Photograph the 10 June eclipse: step-by-step
You Will Need
- High frame-rate camera
- Telescope with certified solar filter
- Equatorial mount
Step 1
- Decide on the setup you want to use to image the eclipse: white light solar film, projection, a Herschel wedge (a special prism arrangement that allows heat to be directed away from the eyepiece), and speciality solar filters such as hydrogen-alpha (Ha) and calcium-K (CaK).
- Research how to use these methods properly before the eclipse.
Step 2

- Select a camera. A DSLR works fine for white light, but it’s less effective with Ha or CaK wavelengths.
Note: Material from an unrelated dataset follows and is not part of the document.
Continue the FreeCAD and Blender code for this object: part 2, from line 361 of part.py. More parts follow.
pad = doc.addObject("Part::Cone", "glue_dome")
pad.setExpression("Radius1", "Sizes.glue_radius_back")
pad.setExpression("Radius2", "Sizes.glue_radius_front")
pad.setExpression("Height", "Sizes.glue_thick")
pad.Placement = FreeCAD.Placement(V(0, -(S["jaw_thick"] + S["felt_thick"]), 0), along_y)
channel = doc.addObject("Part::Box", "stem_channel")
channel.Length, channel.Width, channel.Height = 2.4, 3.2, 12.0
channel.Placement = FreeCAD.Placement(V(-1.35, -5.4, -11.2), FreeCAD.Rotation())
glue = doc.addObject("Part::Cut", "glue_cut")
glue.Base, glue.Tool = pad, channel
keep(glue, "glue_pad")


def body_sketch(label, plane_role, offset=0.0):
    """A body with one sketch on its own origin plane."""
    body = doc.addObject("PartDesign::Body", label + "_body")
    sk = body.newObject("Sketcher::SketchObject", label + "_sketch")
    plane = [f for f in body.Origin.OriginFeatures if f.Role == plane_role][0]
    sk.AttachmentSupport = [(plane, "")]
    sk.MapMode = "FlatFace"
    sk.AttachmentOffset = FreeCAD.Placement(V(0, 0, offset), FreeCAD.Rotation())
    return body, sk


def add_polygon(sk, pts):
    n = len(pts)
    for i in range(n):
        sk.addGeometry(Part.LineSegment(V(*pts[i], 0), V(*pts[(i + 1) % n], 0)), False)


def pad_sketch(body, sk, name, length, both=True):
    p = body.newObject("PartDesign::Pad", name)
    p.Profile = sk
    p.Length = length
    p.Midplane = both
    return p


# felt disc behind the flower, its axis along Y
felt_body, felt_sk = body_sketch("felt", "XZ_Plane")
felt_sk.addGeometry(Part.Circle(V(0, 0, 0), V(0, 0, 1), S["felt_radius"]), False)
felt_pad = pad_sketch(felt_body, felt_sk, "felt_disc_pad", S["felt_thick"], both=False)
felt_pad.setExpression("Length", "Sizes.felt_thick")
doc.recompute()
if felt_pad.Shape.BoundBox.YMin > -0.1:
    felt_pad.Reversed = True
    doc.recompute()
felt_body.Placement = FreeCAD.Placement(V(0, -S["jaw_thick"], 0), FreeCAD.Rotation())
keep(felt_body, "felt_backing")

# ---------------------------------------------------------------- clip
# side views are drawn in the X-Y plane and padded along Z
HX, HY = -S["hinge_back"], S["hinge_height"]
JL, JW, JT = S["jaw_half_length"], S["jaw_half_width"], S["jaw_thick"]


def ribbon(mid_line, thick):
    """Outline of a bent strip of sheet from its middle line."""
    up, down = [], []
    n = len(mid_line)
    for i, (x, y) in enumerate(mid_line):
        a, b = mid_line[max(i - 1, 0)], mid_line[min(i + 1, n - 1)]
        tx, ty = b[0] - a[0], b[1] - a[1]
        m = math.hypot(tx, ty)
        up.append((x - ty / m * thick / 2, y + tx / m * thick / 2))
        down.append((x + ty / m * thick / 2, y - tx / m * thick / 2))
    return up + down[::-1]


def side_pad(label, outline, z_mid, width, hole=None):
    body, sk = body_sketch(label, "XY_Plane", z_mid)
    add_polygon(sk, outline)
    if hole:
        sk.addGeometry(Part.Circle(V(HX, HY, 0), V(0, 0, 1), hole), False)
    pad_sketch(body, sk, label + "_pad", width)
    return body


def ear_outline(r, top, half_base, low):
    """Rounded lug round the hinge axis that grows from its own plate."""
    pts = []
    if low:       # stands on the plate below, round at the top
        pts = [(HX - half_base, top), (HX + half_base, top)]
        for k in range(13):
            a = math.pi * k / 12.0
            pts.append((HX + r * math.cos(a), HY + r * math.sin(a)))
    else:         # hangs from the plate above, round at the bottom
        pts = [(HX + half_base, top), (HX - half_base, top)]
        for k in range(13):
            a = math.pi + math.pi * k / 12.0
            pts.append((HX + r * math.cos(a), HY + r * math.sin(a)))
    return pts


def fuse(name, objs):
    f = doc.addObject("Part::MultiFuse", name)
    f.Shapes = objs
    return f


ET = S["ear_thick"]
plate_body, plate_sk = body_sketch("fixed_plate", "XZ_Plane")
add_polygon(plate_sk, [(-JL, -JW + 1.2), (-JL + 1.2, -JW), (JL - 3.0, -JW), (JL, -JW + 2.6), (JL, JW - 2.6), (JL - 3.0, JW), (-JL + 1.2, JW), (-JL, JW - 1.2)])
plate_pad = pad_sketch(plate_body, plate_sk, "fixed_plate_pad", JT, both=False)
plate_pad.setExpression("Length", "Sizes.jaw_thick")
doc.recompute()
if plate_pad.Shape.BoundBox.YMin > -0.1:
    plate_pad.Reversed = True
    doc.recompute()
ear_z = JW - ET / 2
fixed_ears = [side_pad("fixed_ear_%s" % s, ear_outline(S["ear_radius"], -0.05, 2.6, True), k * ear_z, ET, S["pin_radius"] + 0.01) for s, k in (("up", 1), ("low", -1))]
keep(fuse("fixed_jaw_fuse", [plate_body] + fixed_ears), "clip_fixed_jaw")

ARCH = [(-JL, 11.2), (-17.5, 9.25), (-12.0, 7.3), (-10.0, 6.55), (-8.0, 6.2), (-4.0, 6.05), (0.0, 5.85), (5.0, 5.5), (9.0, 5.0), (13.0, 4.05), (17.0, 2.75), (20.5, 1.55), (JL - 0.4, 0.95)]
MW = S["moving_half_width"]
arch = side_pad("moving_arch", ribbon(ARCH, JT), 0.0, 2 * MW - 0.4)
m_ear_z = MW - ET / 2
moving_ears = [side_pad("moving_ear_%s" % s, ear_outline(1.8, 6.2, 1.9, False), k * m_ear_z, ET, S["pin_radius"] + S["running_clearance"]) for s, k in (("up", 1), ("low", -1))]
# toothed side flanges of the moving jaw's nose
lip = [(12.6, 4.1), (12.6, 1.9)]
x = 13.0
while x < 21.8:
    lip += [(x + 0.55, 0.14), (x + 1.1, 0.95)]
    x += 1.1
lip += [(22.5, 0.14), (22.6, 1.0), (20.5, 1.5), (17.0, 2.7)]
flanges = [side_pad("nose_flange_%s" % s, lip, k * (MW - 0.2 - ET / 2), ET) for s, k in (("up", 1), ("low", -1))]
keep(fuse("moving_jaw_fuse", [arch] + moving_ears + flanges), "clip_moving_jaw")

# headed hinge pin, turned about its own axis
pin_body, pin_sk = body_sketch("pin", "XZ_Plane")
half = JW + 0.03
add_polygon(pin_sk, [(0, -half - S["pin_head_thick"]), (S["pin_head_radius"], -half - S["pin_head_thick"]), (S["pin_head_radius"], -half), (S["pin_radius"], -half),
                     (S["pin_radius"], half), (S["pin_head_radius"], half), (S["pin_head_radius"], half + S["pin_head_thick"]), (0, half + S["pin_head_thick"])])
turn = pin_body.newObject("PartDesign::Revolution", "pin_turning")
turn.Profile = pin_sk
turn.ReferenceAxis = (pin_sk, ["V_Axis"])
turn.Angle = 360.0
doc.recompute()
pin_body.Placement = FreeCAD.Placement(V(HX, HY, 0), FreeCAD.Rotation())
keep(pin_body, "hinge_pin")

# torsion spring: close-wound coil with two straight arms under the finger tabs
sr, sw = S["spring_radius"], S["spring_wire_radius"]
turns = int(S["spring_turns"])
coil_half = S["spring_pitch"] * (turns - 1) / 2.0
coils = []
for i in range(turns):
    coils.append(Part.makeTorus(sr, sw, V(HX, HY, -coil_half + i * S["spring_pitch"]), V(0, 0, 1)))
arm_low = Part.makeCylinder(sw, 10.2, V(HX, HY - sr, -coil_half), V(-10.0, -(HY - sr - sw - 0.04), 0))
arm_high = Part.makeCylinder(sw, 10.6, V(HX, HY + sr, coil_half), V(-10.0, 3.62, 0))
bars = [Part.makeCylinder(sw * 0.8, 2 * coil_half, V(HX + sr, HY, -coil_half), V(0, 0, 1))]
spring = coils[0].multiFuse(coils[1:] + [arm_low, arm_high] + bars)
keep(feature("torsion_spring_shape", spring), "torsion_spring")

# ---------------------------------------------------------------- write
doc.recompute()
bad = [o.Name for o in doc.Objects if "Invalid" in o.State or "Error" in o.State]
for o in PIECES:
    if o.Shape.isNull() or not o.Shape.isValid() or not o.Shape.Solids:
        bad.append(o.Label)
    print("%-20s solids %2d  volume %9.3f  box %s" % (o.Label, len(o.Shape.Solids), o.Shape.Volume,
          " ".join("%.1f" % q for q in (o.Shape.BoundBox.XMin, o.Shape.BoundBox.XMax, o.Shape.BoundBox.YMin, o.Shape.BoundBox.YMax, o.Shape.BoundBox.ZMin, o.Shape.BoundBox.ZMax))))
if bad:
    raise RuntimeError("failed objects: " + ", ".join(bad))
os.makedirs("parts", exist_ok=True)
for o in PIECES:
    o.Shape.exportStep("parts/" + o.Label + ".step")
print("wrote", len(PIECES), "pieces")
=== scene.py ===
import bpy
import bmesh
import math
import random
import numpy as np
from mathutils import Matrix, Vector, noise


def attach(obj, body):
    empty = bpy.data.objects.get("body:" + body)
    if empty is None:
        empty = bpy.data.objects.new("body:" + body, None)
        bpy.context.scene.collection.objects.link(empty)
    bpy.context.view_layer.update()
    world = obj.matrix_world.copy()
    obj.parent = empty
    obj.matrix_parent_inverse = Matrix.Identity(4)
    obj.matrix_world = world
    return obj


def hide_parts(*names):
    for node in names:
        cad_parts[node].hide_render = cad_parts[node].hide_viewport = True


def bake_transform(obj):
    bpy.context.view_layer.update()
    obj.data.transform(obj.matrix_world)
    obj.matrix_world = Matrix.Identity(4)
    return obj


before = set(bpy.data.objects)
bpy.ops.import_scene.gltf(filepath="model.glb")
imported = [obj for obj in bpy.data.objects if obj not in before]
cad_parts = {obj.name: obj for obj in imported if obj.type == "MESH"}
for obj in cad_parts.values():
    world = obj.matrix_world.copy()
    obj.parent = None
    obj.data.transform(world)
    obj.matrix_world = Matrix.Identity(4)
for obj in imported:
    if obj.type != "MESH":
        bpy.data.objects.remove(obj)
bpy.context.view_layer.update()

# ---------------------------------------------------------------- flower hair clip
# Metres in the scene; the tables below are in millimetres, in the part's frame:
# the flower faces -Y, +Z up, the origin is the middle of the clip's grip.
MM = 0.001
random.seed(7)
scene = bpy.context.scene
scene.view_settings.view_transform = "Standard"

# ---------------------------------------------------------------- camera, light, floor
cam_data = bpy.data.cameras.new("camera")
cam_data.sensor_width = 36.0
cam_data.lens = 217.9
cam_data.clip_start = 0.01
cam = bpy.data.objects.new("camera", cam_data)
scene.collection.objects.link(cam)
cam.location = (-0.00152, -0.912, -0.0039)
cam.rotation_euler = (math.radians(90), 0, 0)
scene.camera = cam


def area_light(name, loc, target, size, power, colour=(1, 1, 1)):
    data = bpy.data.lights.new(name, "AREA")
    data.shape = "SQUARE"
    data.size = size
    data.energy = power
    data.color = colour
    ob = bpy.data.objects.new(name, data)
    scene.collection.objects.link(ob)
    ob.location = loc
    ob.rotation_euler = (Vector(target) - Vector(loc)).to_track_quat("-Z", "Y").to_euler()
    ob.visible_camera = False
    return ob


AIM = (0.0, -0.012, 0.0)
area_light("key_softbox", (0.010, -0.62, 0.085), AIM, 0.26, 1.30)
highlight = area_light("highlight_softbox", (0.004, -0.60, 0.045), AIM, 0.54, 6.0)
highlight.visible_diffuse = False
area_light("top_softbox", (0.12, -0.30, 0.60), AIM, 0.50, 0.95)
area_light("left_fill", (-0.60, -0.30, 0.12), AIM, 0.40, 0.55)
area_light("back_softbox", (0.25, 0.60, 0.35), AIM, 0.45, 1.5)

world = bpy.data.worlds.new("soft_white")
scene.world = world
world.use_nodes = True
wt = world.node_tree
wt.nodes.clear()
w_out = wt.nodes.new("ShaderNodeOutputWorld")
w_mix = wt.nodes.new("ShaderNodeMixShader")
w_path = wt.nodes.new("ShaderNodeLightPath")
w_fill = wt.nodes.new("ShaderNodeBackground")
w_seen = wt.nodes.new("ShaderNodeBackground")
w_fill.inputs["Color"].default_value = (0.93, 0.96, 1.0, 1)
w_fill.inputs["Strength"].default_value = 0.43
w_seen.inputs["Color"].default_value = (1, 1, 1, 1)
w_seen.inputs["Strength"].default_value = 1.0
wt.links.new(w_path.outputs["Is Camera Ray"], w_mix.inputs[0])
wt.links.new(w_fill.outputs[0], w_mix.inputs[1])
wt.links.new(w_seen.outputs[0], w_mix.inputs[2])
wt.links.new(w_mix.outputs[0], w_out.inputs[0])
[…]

DSLR still images will be affected by prevailing seeing, the effects worsening with increased image scale.
- A mono high frame rate camera gives crisp results, but captures need to be short to avoid blurring from lunar motion.
Step 3

- Get to know the view orientation to catch the beginning of the eclipse (first contact) at high image scale. Equatorial telescope mounts are easiest for this, but it also can be worked out for altaz mounted equipment.
- The free software Tilting Sun shows how different mounts will affect the view of the Sun.
Step 4

- For equatorial mounts, moving a telescope south in declination means the last edge of the Sun visible is the southern limb. Slewing east in RA, the last edge visible is the eastern limb.
- The position-angle measures the number of degrees from north (0°) travelling east (90°), south being 180°, west 270°. First contact occurs at 290º.
Step 5

- If using an equatorial mount, set it up on nights before the eclipse to ensure accurate polar alignment.
- Practise photographing the Sun in the run-up to 10 June.
- Using control software, ensure your high frame rate camera’s exposure level isn’t saturated, but 80-90% peak. Aim for a rate of over 60 frames per second.
Step 6

- Set up early on 10 June, say from 09:00 BST (08:00 UT).
- If using hydrogen-alpha equipment, remember first contact will occur a bit earlier than for white light due to prominences/spicules along the Moon’s path.
- Keep capture sequences short, say 10-30”. For the time of first contact see timeanddate.com.